10 – L615 Incremental Mean RENDER V4

Say the agent interacts with the environment for four episodes, then say we focus on one state-action pair in particular which was visited in each episode, and we can record the return obtained by visiting that pair for each episode. So in episode one, after the pair was visited, the agent got a return of two. In episode two after the same pair was visited, the agent got a return of eight and so on. Until what we currently do is getting an estimated action value only after all of the episodes have finished. But what you are going to learn in this video, is how to efficiently, estimate the action values after each episode. So let’s clear the estimated values and we’ll build them gradually.

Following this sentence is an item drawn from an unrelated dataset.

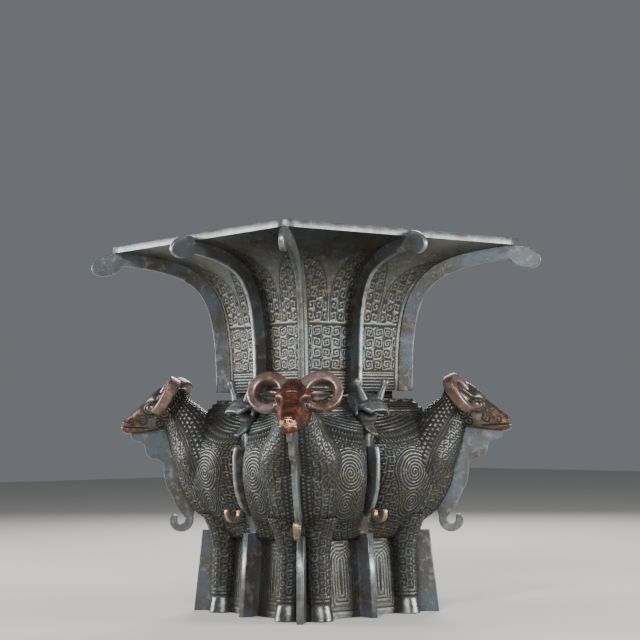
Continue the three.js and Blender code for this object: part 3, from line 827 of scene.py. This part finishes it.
def dragon_head():
    """An upper jaw that arches over an open mouth, with brows, eyes and scrolls, and a pointed tongue. The
    underside of the jaw is lifted close under its upper side, from the throat forwards. The roof of the
    mouth and the root of the tongue are marked near-black as painted shade inside the mouth."""
    jaw_thickness = 3.4
    upper, turn = dragon_loft([(-10, -12, 36, 26), (24, -14, 42, 27), (48, -20, 42, 22), (68, -30, 38, 14),
                               (82, -38, 27, 10)], 52, 56)
    place = (upper - [SHOULDER_HALF, 0, SHOULDER_TOP]) / DRAGON
    out, aside = place[:, :, 0], np.abs(place[:, :, 1])
    rise = np.sin(turn)
    above = smooth(0, 0.25, rise)
    eye = np.hypot(out - 46, aside - 25)
    sink = 1.6 * bell(eye - 10, 2.4) * above + 1.3 * bell(np.hypot(out - 74, aside - 9), 4) * above
    swell = 2.0 * bell(eye, 6) * above + 1.2 * bell(aside, 6) * above * smooth(86, 56, out)
    scroll = cut(eye / 8, 0.5) * (eye > 13) * (eye < 37) * above * smooth(72, 62, out)
    rim = bell(np.abs(rise) - 0.25, 0.18) * (turn < math.pi) * smooth(24, 34, out)
    rim = np.maximum(rim, smooth(72, 78, out) * above)
    shaped = sunk(upper, sink - swell + 0.8 * scroll - 0.9 * rim)
    mouth = smooth(16, 40, out) * (rise < -1e-6)
    roof = upper[:, -np.arange(upper.shape[1])] - [0, 0, jaw_thickness]
    shaped = shaped * (1 - mouth[:, :, None]) + roof * mouth[:, :, None]
    # Near-black: soil in the scrolls and in the sunk eyes and nostrils, partly painted shade, and painted
    # shade over the roof of the mouth
    dark = np.clip(0.9 * scroll + sink / 2 + mouth, 0, 1)
    lower, _ = dragon_loft([(4, -50, 34, 25), (26, -52, 34, 22), (34, -68, 22, 12), (54, -85, 13, 6),
                            (68, -94, 7, 5)], 40, 32)
    place = (lower - [SHOULDER_HALF, 0, SHOULDER_TOP]) / DRAGON
    out = place[:, :, 0]
    furrow = bell(place[:, :, 1], 9) * smooth(16, 30, out) * smooth(66, 54, out)
    furrow = furrow * smooth(-0.2, 0.4, outward(lower)[:, :, 2])
    lower[:, :, 2] -= 2.2 * furrow
    # The tongue's root, towards the throat under the upper jaw, is marked near-black as painted shade inside
    # the mouth
    return [grid(shaped, "hood", groove=dark, wear=0.25 * rim + 0.08),
            grid(lower, "fans", groove=np.maximum(0.6 * furrow, smooth(52, 40, out)), wear=0.15)]


def dragon_horn():
    """A post that narrows as it leans out, then swells into a knob. Each row has its place aside and up,
    and its radius."""
    rows = np.array([(24, -6, 12), (32, 11, 9.5), (40, 26, 7.5), (43, 32, 9), (46, 38, 11), (48.5, 45, 10),
                     (50, 50, 4)])
    centres = on_dragon(np.column_stack([np.full(len(rows), 50), rows[:, 1], rows[:, 0]]))
    radius = rows[:, 2] * DRAGON
    points, _ = loft(centres, (1, 0, 0), radius, radius, 2, 30, 20)
    return grid(points, "fans", wear=0.3)


def dragon_cheek():
    """A flap that stands out beside the mouth."""
    centres = on_dragon([(22, -22, 28), (40, -29, 42), (56, -40, 53)])
    wide, deep = np.array([8, 6, 3]) * DRAGON, np.array([10, 11, 5]) * DRAGON
    points, _ = loft(centres, (0, 1, 0), wide, deep, 2, 20, 20)
    return grid(points, "fans", wear=0.15)


# Lip, inside and underside

def lip_line():
    """The profile of the lip, flat above, with small chamfers."""
    chamfer = 1.2
    return np.array([(RIM_HALF, LIP_BOTTOM), (RIM_HALF, RIM_TOP - chamfer), (RIM_HALF - chamfer, RIM_TOP),
                     (RIM_HALF - WALL + chamfer, RIM_TOP), (RIM_HALF - WALL, RIM_TOP - chamfer)])


def inside_line():
    """The profile of the hollow from the lip down to the floor, then nearly to the axis."""
    inner = neck_line(40, -WALL, 1, 0.03, 0.97)[::-1]
    rows = through(BELLY_ROWS[2:], 30)[::-1]
    belly = np.column_stack([rows[:, 1] * BELLY_HALF - WALL - VALLEY_DEPTH * rows[:, 3],
                             FOOT_TOP + BELLY_HEIGHT * rows[:, 0]])
    collar = [(COLLAR_HALF - WALL, NECK_BASE + WALL), (COLLAR_HALF - WALL, SHOULDER_TOP - WALL)]
    floor = FOOT_TOP + WALL / 4
    return np.concatenate([lip_line()[-1:], inner, collar, belly, [(96, floor), (60, floor), (0.5, floor)]])


def under_line():
    """The profile under the foot: its standing rim, its inner wall and the underside of the floor."""
    inner = FOOT_BOTTOM - WALL
    ceiling = FOOT_TOP - FLOOR_THICKNESS
    return np.array([(FOOT_BOTTOM, 0), (inner, 0), (inner - FOOT_SLOPE * ceiling, ceiling), (60, ceiling),
                     (0.5, ceiling)])


# Finishes

def linear(text):
    """An sRGB hex colour as linear light."""
    values = [int(text[i:i + 2], 16) / 255 for i in (1, 3, 5)]
    return tuple(v / 12.92 if v <= 0.04045 else ((v + 0.055) / 1.055) ** 2.4 for v in values) + (1.0,)


def add_node(tree, kind, inputs, output=0, **settings):
    """Adds a node with its settings, sets or links its inputs, and gives one of its outputs."""
    made = tree.nodes.new(kind)
    for name, value in settings.items():
        setattr(made, name, value)
    for name, value in inputs.items():
        if isinstance(value, bpy.types.NodeSocket):
            tree.links.new(value, made.inputs[name])
        else:
            made.inputs[name].default_value = linear(value) if isinstance(value, str) else value
    return made.outputs[output]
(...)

Now the action value corresponding to the first episode is pretty simple. It’s just the return that was obtained which is two. Next the action value for the second episode is just the average of two and eight or five. Then the average of 2,8 and 11 is seven, and the average of 2,8,11 and 3 is six. So how can we populate these estimated action values in a computational way efficient way? Well, there’s a really useful formula that I’ve pasted at the bottom of this slide. If you’re interested in examining this equation in more detail, then please check up the optional instructor notes below the video. But the way this equation works, is it calculates the estimated action value from the previous estimate, and the most recently sampled return. We’d also have to keep track of the number of times we’ve visited the state-action pair. So in this case, we can plug in the values, and when we simplify all of that, we get five, an updated estimate for the action values. Moving on to the next episode, we can get the next estimated action value by just plugging in all of the values, and when we simplify, we get seven, and we can recover the original estimate from just plugging in the values to get six. So, using this small example, we’ve seen that after each episode, we can calculate a new action value estimate, from the old action value estimate, the most recently sampled return, and the total number of visits to the state-action pair. As we’ve discussed and as you’ll see in the pseudo-code below, performing the updates after each episode, will allow us to use the Q-table to update the policy after each episode, which will make our algorithm much more efficient.